The third of four sisters who were close and remain so, she nevertheless “had a case of self-diagnosed middle child syndrome. I think my craving for attention came from being one of so many,” she said. “I was always trying to make people laugh. I would sing and I would dance. I genuinely thought that I was giving everyone the gift of my talent. But when I look back at that time, I think that everyone thought that I was annoying, not talented.” 

Still as energetic but more self-aware and with greater perspective by the time she enrolled at New York University, Oshry started to blog about her terrible internship as @GirlWithNoJob, promoting it on Facebook and later Instagram, where it became a sensation and provided her with lucrative branding and other opportunities.
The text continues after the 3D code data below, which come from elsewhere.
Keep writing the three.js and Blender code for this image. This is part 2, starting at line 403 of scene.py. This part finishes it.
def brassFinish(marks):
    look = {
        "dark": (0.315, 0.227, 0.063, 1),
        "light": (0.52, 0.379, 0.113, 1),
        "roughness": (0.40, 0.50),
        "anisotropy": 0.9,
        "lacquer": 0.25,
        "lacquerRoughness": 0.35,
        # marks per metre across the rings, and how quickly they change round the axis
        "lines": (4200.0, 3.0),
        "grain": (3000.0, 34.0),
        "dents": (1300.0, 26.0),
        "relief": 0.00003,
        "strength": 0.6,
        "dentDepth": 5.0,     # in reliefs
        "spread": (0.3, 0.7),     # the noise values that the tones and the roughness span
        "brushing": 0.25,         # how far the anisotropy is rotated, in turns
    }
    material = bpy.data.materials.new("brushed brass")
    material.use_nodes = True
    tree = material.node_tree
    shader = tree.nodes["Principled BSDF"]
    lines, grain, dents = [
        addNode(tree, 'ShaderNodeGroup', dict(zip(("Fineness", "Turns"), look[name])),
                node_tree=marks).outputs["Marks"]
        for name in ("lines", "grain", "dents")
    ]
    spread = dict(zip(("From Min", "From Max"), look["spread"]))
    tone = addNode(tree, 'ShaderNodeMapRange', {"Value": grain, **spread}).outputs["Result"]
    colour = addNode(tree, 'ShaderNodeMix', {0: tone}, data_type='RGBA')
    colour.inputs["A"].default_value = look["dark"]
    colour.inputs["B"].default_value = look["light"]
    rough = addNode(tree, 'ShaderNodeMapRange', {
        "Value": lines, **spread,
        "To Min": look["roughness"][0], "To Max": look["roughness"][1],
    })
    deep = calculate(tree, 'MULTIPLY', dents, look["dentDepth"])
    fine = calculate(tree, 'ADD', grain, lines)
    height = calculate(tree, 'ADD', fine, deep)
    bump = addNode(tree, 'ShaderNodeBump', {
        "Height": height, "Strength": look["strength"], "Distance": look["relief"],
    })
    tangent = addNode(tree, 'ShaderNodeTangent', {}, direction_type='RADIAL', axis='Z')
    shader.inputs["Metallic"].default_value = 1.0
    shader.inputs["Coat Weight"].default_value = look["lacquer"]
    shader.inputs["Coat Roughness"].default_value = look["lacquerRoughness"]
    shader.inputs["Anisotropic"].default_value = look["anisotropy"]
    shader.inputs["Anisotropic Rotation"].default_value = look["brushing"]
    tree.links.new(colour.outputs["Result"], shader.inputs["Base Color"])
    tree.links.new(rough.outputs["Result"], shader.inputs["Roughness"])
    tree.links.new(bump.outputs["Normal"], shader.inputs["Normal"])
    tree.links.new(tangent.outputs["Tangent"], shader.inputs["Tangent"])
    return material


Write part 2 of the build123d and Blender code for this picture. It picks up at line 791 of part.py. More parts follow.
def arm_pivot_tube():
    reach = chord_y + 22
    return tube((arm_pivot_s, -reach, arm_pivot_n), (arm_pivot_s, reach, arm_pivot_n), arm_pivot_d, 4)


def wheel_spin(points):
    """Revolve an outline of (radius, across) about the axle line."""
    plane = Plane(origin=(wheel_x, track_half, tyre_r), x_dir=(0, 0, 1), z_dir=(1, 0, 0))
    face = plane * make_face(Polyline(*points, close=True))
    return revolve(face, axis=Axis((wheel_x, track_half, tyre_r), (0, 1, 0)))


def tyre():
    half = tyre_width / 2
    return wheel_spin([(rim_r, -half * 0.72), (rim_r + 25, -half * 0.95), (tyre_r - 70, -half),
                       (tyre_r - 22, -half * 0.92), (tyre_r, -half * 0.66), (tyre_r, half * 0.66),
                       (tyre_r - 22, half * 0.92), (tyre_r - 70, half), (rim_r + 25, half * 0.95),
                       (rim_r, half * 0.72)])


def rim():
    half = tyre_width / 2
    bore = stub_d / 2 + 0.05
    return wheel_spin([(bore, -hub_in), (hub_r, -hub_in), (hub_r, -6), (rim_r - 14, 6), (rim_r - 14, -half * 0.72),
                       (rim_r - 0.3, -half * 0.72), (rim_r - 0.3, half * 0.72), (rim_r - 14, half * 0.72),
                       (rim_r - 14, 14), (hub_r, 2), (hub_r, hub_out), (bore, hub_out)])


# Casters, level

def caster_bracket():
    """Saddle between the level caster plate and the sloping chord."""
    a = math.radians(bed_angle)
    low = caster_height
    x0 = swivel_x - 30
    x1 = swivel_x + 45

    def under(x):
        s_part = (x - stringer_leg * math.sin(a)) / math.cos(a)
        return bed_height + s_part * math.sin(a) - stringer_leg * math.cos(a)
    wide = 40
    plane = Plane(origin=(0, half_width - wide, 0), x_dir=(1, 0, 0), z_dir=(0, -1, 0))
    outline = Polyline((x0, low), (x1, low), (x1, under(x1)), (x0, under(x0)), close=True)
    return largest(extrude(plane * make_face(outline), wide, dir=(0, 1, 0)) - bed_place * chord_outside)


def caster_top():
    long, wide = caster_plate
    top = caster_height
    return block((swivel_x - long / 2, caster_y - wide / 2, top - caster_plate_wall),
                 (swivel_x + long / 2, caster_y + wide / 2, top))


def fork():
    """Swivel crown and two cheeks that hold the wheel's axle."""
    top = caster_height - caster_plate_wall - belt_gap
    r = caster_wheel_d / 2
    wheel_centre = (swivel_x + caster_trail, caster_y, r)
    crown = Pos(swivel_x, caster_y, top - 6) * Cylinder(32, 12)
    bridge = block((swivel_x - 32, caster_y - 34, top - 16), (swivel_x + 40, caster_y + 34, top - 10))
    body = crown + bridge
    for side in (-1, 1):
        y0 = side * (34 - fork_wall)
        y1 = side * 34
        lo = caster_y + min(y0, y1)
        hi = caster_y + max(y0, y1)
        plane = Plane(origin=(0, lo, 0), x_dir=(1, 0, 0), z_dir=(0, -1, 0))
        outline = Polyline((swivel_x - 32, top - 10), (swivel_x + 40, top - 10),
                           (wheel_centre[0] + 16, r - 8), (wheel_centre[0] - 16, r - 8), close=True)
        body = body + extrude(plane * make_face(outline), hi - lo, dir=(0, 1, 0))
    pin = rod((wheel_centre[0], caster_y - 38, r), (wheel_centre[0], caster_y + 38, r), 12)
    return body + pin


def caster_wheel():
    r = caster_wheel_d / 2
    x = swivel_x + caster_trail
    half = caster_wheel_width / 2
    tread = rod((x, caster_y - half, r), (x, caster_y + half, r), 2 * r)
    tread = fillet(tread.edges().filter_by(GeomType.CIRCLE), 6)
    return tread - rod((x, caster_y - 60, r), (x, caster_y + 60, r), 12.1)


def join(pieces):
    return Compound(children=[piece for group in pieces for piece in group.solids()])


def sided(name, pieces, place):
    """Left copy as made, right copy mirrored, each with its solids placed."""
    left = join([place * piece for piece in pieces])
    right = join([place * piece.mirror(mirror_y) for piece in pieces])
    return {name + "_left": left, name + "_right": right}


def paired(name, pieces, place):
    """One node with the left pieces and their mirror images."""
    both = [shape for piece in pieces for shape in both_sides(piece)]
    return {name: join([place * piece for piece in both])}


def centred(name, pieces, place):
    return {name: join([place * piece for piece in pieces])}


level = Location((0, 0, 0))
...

Although she knew she was funny, she hesitated to try stand-up. “The thought of getting on stage and telling a joke and people not laughing scared me into not doing it,” Oshry said. But a test gig she booked at Caroline’s in New York sold out, leading to more shows and nearly two years on the road. She ended it before the COVID-19 pandemic hit, and doesn’t plan to tour again till 2021. “I’m very much a homebody, so being stuck in my house is not the worst thing in the world,” she said, confiding that despite her outsize public persona, “I’m very introverted and shy in a lot of social situations. I’m really pretty calm. Maybe it’s just that I’m tired from being a lunatic all day.”

Oshry’s future plans definitely include having children. Beyond that, she’s open to trying everything, including TV, movies, music and books. “I will do anything that doesn’t include nudity,” she said. “If you asked me five years ago if I’d like to do stand-up, I’d probably have said no. But doing stand-up and going on tour has changed the course of my career forever, so I don’t say no to much. I just want to make sure that whatever I’m doing, I’m contributing positively to the world, making people laugh, taking their minds off things for a while, being a positive light.”

“Disgraced Queen” will be released June 30 through the Comedy Dynamics network via Comcast, Amazon Prime Video, Spectrum, Apple TV, Dish, Google Play, DirecTV, Vimeo YouTube and more.